TASK INSTRUCTIONS:
Look through the data below. Show each line where the string "metres" occurs.

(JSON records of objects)
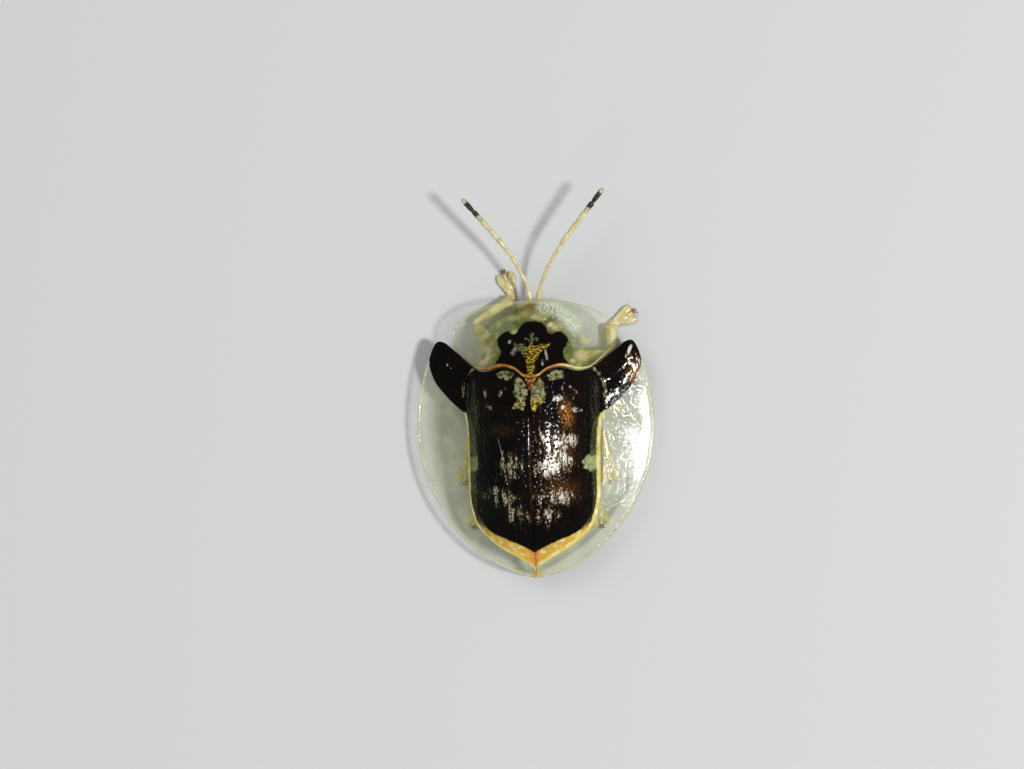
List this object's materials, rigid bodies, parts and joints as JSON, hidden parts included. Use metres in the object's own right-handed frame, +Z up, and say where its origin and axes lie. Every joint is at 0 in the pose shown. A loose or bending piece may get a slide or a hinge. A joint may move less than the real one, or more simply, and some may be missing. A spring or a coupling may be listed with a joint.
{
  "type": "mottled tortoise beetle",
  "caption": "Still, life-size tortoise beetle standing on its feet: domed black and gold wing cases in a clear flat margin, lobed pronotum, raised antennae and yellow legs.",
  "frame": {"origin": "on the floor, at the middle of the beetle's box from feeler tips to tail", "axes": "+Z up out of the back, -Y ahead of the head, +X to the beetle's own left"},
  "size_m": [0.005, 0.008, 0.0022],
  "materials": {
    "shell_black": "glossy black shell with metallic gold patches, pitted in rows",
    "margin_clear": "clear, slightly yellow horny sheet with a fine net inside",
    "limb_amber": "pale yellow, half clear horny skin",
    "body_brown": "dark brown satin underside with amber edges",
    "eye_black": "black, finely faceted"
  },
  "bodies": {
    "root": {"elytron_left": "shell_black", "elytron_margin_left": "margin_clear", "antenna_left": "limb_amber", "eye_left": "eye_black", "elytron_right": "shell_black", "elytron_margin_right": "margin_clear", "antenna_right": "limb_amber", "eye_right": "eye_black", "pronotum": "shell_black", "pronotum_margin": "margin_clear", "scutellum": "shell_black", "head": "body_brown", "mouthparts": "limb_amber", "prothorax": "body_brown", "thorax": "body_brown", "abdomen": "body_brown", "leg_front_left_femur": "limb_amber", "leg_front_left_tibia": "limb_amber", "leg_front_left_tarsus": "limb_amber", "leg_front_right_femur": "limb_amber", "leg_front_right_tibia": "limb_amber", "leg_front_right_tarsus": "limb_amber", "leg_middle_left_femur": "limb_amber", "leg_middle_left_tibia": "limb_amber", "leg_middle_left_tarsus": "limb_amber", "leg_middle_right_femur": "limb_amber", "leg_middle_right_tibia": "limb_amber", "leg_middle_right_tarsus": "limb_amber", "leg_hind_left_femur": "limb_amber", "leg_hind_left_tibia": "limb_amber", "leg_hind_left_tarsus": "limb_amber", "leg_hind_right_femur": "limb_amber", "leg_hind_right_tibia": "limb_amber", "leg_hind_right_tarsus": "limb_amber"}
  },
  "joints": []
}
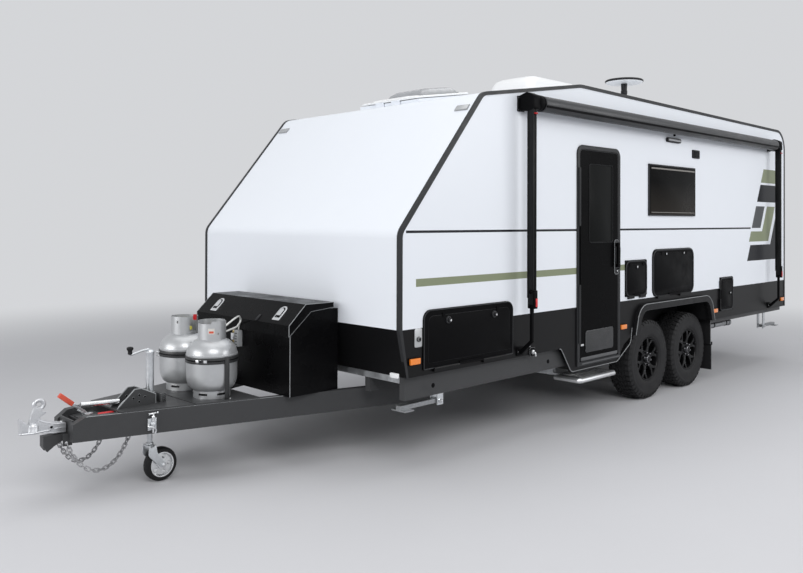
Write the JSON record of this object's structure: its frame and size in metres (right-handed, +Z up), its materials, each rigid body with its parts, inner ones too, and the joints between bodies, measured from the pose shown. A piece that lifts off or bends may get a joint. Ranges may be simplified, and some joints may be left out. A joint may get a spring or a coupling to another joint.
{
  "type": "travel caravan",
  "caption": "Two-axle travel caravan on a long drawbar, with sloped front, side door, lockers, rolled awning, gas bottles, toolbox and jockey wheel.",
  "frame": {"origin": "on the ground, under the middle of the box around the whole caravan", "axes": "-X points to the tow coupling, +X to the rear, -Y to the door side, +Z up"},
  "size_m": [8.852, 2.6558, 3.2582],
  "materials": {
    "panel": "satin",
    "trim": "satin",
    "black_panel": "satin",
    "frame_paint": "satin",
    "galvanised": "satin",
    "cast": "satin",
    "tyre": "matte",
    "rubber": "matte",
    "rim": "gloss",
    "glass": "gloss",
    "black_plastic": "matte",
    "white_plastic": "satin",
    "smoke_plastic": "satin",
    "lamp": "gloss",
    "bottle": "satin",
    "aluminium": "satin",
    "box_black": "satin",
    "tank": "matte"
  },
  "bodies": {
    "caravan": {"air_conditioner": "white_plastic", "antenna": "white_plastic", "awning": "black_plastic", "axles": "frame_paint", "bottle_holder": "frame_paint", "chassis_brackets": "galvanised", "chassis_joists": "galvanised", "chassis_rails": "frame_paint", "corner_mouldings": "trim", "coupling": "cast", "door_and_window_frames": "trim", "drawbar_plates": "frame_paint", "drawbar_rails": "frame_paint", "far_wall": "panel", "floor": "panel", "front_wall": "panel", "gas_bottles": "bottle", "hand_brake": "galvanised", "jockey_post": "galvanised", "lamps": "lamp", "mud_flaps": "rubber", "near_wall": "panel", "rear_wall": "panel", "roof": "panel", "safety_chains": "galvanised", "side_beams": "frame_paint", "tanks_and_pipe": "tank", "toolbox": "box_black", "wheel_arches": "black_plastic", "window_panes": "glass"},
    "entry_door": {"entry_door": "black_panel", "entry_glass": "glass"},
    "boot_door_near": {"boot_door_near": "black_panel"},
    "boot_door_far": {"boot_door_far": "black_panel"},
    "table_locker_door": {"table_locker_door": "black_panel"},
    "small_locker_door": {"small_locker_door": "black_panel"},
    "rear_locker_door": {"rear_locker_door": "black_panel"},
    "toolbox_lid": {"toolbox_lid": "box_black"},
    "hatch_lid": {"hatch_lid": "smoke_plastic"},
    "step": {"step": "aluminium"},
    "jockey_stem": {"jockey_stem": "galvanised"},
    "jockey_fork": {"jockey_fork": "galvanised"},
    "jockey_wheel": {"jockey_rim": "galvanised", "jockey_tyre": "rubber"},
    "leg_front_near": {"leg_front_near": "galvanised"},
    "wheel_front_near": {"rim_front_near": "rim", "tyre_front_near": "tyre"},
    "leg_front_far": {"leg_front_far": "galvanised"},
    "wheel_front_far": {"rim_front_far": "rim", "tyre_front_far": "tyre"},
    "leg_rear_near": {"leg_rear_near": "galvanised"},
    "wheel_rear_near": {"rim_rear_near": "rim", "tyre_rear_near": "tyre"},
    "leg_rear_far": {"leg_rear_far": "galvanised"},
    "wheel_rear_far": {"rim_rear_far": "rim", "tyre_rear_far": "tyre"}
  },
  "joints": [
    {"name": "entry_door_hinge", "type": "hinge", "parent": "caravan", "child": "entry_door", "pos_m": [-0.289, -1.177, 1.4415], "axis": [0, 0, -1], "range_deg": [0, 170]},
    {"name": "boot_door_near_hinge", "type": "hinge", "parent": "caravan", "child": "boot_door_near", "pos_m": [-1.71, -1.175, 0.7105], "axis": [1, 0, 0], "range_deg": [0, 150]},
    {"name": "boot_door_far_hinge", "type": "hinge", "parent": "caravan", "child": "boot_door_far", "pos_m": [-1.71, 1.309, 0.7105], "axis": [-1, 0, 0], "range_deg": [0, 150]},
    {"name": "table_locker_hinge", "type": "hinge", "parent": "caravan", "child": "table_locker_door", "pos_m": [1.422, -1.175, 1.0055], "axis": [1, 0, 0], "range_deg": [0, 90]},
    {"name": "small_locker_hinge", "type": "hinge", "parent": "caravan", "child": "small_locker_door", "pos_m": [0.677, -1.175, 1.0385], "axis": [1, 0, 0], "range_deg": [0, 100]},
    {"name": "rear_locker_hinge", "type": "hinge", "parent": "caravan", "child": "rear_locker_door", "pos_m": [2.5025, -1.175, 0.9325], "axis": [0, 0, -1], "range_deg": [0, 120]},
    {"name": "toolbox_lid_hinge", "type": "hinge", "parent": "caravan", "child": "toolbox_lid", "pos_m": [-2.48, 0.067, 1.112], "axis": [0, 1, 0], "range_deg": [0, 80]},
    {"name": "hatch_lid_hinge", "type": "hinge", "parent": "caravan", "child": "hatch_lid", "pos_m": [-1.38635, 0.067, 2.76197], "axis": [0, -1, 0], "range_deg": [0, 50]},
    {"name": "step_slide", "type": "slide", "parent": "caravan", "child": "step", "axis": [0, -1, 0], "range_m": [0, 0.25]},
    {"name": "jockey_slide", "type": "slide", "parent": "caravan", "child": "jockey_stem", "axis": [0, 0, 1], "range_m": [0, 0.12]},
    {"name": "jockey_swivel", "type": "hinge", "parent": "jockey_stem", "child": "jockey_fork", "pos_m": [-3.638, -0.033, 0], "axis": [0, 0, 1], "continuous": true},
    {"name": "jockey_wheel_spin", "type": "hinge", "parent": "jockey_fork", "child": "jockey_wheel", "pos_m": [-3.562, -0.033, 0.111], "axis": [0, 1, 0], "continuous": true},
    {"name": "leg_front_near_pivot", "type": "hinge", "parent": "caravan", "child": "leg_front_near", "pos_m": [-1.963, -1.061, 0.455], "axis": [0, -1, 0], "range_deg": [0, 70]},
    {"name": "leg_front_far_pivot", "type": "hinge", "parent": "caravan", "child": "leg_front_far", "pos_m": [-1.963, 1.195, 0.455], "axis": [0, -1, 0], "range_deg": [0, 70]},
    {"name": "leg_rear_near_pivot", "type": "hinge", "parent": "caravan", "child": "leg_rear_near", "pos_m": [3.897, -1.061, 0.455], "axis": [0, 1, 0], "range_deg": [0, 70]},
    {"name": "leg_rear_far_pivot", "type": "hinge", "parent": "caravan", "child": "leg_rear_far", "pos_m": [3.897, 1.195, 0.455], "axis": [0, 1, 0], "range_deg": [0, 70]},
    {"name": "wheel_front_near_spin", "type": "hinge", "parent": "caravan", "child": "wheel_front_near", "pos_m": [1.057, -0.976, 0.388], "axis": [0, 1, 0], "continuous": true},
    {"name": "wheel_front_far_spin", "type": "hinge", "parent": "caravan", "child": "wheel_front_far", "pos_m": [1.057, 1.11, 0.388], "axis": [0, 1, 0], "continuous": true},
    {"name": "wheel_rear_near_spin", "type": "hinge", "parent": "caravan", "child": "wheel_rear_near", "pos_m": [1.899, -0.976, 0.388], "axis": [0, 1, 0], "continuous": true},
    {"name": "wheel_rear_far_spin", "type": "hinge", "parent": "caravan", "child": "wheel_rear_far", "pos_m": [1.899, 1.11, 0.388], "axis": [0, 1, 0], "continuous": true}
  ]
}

COMPLETED TASK:
List this object's materials, rigid bodies, parts and joints as JSON, hidden parts included. Use metres in the object's own right-handed frame, +Z up, and say where its origin and axes lie. Every joint is at 0 in the pose shown. A loose or bending piece may get a slide or a hinge. A joint may move less than the real one, or more simply, and some may be missing. A spring or a coupling may be listed with a joint.
Write the JSON record of this object's structure: its frame and size in metres (right-handed, +Z up), its materials, each rigid body with its parts, inner ones too, and the joints between bodies, measured from the pose shown. A piece that lifts off or bends may get a joint. Ranges may be simplified, and some joints may be left out. A joint may get a spring or a coupling to another joint.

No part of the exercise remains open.